On the other hand, I could forget the idea of pseudocode pretty much altogether and just focus on a compiler. Python is pretty similar to pseudocode already, so I could write a compiler from Python to Java or C++ instead. If I'm going to make the user learn some syntax, it might as well be for a language that is already well established. Plus, I think writing just a compiler, rather than designing a new language and then a compiler for it, would be less work for me.

Introduction

Last semester I took algorithms. Oftentimes the professor would provide us with some pseudocode and ask us questions about it or to analyze the efficiency of the algorithm. I like concrete examples, so I'd often want to run the code to get a feel for it. In order to do that I would have to translate my professor's pseudocode into a "real" language, like Python. I got to thinking (like programmers do), "wouldn't it be great if there was a tool that took pseudocode as input and provided real code as output?!"

I researched the idea a little then, but must not have used very good Google search terms because it didn't look like anyone had done it. I was going to change the world!

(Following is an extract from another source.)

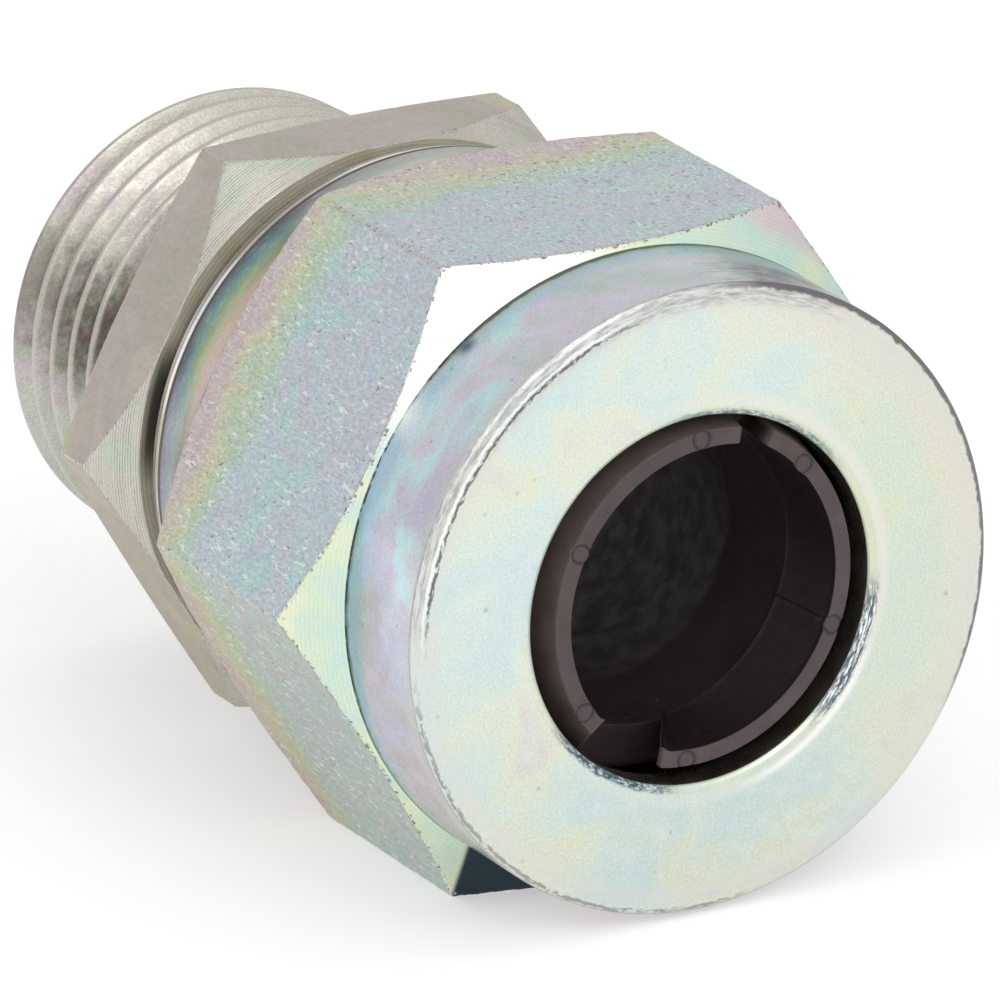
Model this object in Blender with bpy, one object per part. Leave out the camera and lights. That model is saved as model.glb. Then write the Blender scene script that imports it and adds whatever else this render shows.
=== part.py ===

Then I started talking to another professor whose research specialties include programming languages and compilers. He said my idea sounded like a good project for an independent study. And thus "The Pseudocode Translator Project" was born! This blog will be my journey from knowing essentially nothing about writing a programming language or compiler to, hopefully, having a working pseudocode translator for public consumption.